COVID-19 has created some turmoil in global financial markets, hitting many people’s pension pots. Here are some tips to help you work out what to do about your pension in these circumstances.
As things change rapidly during the coronavirus (COVID-19) crisis, this guide will be updated regularly to reflect changes in rules and regulations.
Stock markets around the world have been hit by the economic disruption from the virus.
Very few large companies will have escaped these stock market falls. This is because stock markets are where small slices of ownership shares are bought and sold.
The state of the wider global economy also has an impact on stock market prices. The Office for National Statistics (ONS) released figures showing that the UK economy is now 24.5% smaller than it was in February.
This market volatility has had at least some impact on most people’s pensions and retirement savings, as many of these will be invested in the stock market.
Large companies in sectors like travel and firms that own and rent out office space are some of those who have suffered badly on the back of the virus’s impact.
For example International Workplace Group (IWG Plc), a multinational company that rents out commercial office space through brands like Regus and HQ, has seen its share price plummet by just over 27% since the start of March.
If you contribute money into a company pension scheme or your own personal pension, it is possible that some of these schemes will have invested money in stocks which have seen their value reduced in the short-term.
Thankfully, the value of shares bought and sold on global stock markets have since begun to rebound, but the situation remains volatile.
Most pension schemes have online platforms where you can see how your pension investments are performing and how much money is in your pot.
While this guide is designed to help give you an understanding of the possible impact that COVID-19 may have on your retirement income, please do not treat this as advice.
Take your time and think about what your financial goals are, and crucially don’t let panic about the situation right now drive your decisions for the future.
Any decision about your pension may have long-term consequences on your retirement income, so you should think about getting independent advice from a qualified financial advisor.
Sites like Unbiased.co.uk and VouchedFor can be good starting points to find affordable and independent advice.
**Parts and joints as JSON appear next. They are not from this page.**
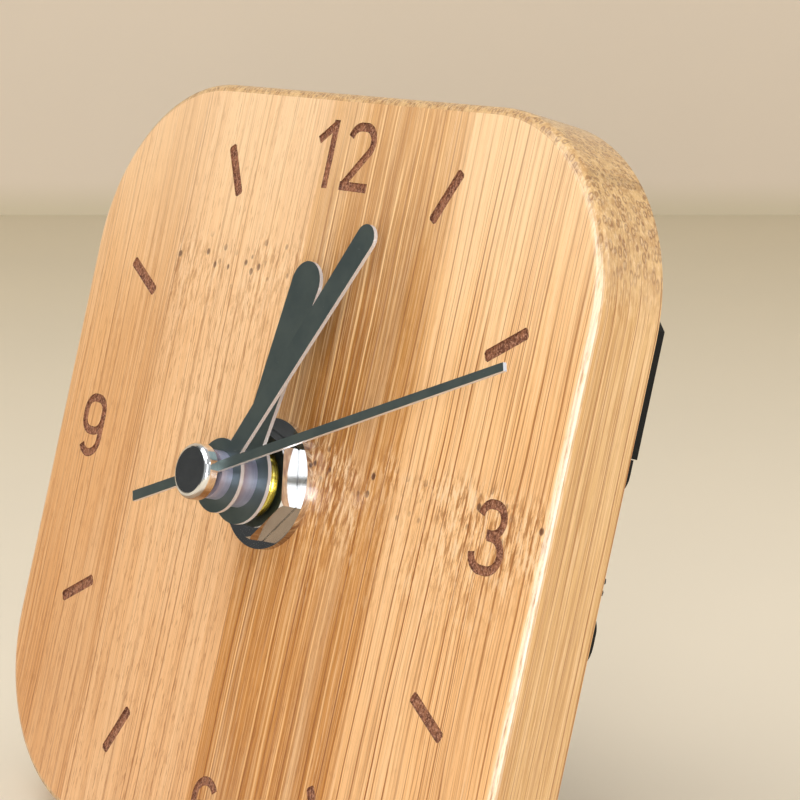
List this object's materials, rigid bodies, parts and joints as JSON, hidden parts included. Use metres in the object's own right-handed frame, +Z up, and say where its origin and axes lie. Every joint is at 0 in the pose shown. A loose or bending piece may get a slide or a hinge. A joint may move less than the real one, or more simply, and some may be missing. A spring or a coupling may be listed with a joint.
{
  "type": "desk clock",
  "caption": "Small rounded-square bamboo desk clock with engraved marks, three metal hands and a battery movement, leaning back on a wooden peg.",
  "frame": {"origin": "on the table, at the middle of the clock's footprint box", "axes": "+Z up, the face looks towards -Y and leans back, +X to the right as the face is read"},
  "size_m": [0.089, 0.044, 0.0852],
  "materials": {
    "bamboo": "satin laminated bamboo with burnt engraving",
    "peg_wood": "sanded wood",
    "rubber": "matt",
    "chrome": "polished",
    "brass": "turned",
    "black_plastic": "fine moulded texture",
    "steel": "plain",
    "pale_plastic": "moulded",
    "battery_sleeve": "glossy printed sleeve, no lettering",
    "nickel": "nickel-plated spring strip",
    "copper_wire": "enamelled copper wire",
    "board": "resin-bonded paper",
    "black_resin": "domed resin",
    "magnet": "sintered magnet in a dark moulding",
    "wheel_plastic": "moulded acetal",
    "knob_plastic": "moulded",
    "hand_metal": "satin grey-green with bright cut edges",
    "collet_metal": "bright turned"
  },
  "bodies": {
    "clock_body": {"dial_panel": "bamboo", "rear_peg": "peg_wood", "gasket": "rubber", "washer": "chrome", "hex_nut": "chrome", "threaded_bushing": "brass", "case_shell": "black_plastic", "rear_cover": "black_plastic", "cover_screws": "steel", "train_plate": "pale_plastic", "positive_contact": "nickel", "negative_contact": "nickel", "coil_bobbin": "pale_plastic", "coil_winding": "copper_wire", "stator": "steel", "circuit_board": "board", "quartz_crystal": "nickel", "chip_cover": "black_resin", "wheel_pins": "steel"},
    "battery": {"battery": "battery_sleeve"},
    "rotor": {"rotor": "magnet"},
    "fifth_wheel": {"fifth_wheel": "wheel_plastic"},
    "second_hand": {"second_wheel": "wheel_plastic", "second_hand": "hand_metal", "second_cap": "chrome"},
    "third_wheel": {"third_wheel": "wheel_plastic"},
    "centre_wheel": {"centre_wheel": "wheel_plastic"},
    "minute_hand": {"minute_arbor": "wheel_plastic", "minute_hand": "hand_metal", "minute_collet": "collet_metal"},
    "motion_wheel": {"motion_wheel": "wheel_plastic"},
    "hour_hand": {"hour_wheel": "wheel_plastic", "hour_hand": "hand_metal", "hour_collet": "collet_metal"},
    "setting_idler": {"setting_idler": "wheel_plastic"},
    "setting_knob": {"setting_knob": "knob_plastic"}
  },
  "joints": [
    {"name": "battery_slide", "type": "slide", "parent": "clock_body", "child": "battery", "axis": [0, 0.9632, -0.2689], "range_m": [0, 0.018]},
    {"name": "second_hand_spin", "type": "hinge", "parent": "clock_body", "child": "second_hand", "pos_m": [0, -0.01925, 0.04603], "axis": [0, 0.9632, -0.2689], "continuous": true},
    {"name": "rotor_spin", "type": "hinge", "parent": "clock_body", "child": "rotor", "pos_m": [-0.00758, 0.00613, 0.02906], "axis": [0, 0.9632, -0.2689], "continuous": true},
    {"name": "fifth_wheel_spin", "type": "hinge", "parent": "clock_body", "child": "fifth_wheel", "pos_m": [-0.001, 0.00677, 0.03136], "axis": [0, 0.9632, -0.2689], "continuous": true},
    {"name": "third_wheel_spin", "type": "hinge", "parent": "clock_body", "child": "third_wheel", "pos_m": [-0.00891, 0.0071, 0.03998], "axis": [0, 0.9632, -0.2689], "continuous": true},
    {"name": "centre_wheel_spin", "type": "hinge", "parent": "clock_body", "child": "centre_wheel", "pos_m": [0, 0.00387, 0.03958], "axis": [0, 0.9632, -0.2689], "continuous": true},
    {"name": "minute_hand_spin", "type": "hinge", "parent": "clock_body", "child": "minute_hand", "pos_m": [0, -0.01732, 0.04549], "axis": [0, 0.9632, -0.2689], "continuous": true},
    {"name": "motion_wheel_spin", "type": "hinge", "parent": "clock_body", "child": "motion_wheel", "pos_m": [0.00833, 0.00165, 0.03907], "axis": [0, 0.9632, -0.2689], "continuous": true},
    {"name": "hour_hand_spin", "type": "hinge", "parent": "clock_body", "child": "hour_hand", "pos_m": [0, -0.01443, 0.04469], "axis": [0, 0.9632, -0.2689], "continuous": true},
    {"name": "setting_idler_spin", "type": "hinge", "parent": "clock_body", "child": "setting_idler", "pos_m": [0.01666, 0.00136, 0.03803], "axis": [0, 0.9632, -0.2689], "continuous": true},
    {"name": "setting_knob_spin", "type": "hinge", "parent": "clock_body", "child": "setting_knob", "pos_m": [0.02221, 0.00791, 0.03545], "axis": [0, 0.9632, -0.2689], "continuous": true}
  ],
  "couplings": [
    {"joint": "rotor_spin", "follows": "second_hand_spin", "ratio": 30},
    {"joint": "fifth_wheel_spin", "follows": "second_hand_spin", "ratio": -5},
    {"joint": "third_wheel_spin", "follows": "second_hand_spin", "ratio": -0.125},
    {"joint": "centre_wheel_spin", "follows": "second_hand_spin", "ratio": 0.016667},
    {"joint": "motion_wheel_spin", "follows": "minute_hand_spin", "ratio": -0.33333},
    {"joint": "hour_hand_spin", "follows": "minute_hand_spin", "ratio": 0.083333},
    {"joint": "setting_idler_spin", "follows": "minute_hand_spin", "ratio": 1},
    {"joint": "setting_knob_spin", "follows": "minute_hand_spin", "ratio": -0.6}
  ]
}
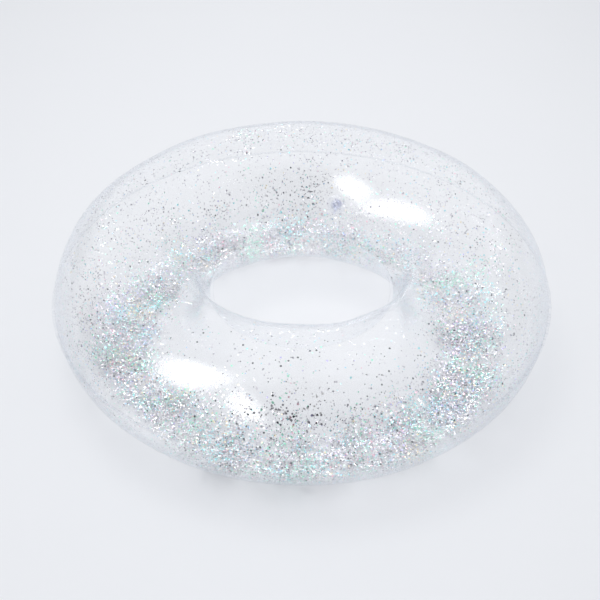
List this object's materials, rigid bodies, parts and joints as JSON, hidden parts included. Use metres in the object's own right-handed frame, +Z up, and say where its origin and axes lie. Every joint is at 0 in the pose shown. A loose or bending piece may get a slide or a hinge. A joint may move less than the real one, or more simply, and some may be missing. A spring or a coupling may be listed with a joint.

This is especially helpful when thinking about things like the tax implications of any decisions relating to your pension pot.
You can also get information and free planning tools from The Pensions Advisory Service (TPAS). TPAS is a government-run body which gives information and guidance to members of the public on their company, personal and state pensions.
Read more about finding an independent financial adviser you can trust.
If you are not planning to retire for a few more years there may still be time for your retirement funds to recover any immediate losses related to coronavirus disruption.
So, you do not necessarily need to be concerned about what the short-term impact of coronavirus will be on the value of your savings.
Remember, pension pots are designed to be long-term investments. Over several decades it’s possible that the value of your investments increase, reducing the impact of any short-term market volatility right now.
If you’re aged over 55 and you’re planning on getting access to your pension soon, you may have to think about taking a lower income than you had originally planned. By leaving more in the pot now, it is possible that you’ll be able to benefit from future increases in the value of your investments.
Read more about how to manage your pension.
You may be planning to buy an annuity. Annuities are financial products you can buy with your retirement pot which guarantee you a set income for the rest of your life.
The cost of getting an annuity is influenced by a number of factors, including the Bank of England base rate. The Bank has recently reduced the rate in order to soften the economic impact of the coronavirus.
This is likely to affect the cost of an annuity, and you may face additional charges as a result. Again, it’s worth getting independent financial advice from a trustworthy source before you buy an annuity.
Read more about how annuities work.
If you are aged 55 or over and you’ve been made redundant due to COVID-19, it could be tempting to start drawing on your pension as soon as possible.
But think carefully before you do this. If you weren’t planning on withdrawing money from your pension at this point you should think about what other short-term options are available.
The longer you can reasonably hold off taking your pension the more time there will be for your pension investments to potentially increase in value after any coronavirus- related fall.
You may be entitled to financial support from the government through at least one of several benefit schemes.
New Style Jobseeker’s Allowance
New Style Employment and Support Allowance
Read the UK government guidance for full details on applying for these benefits.
The action you may want to take could depend on the kind of pension you’re saving into. Here we’ll take a quick look at different options based on the type of pension you have.
You could have at least one of two types of pension, but both fund your retirement in different ways.
If you’re an employee, it’s possible that you have a defined contribution pension scheme. This means your payout will depend upon what you paid in and how well the investments have done.
It may be worth speaking to your employer about what the current situation may mean for your pension savings. They should be able to talk to the organisation that is managing your pension fund, to find out what they are doing to deal with the situation.
If you’re part of a defined benefit pension scheme, the risk of loss from any investments from the scheme is your employer’s problem, so you should have less to worry about.
For more information, read our guide on defined contribution and defined benefit pensions.
A self-invested personal pension (SIPP) is a way for you to directly invest your own money for your retirement.
If you’re not sure how your investments have been affected, you should consider speaking to an independent financial advisor.
Read more about how to invest in a SIPP.
If you qualify for the state pension, it’s highly unlikely that this income will be directly affected by fluctuations in the stock market due to coronavirus, as it is funded by the taxpayer.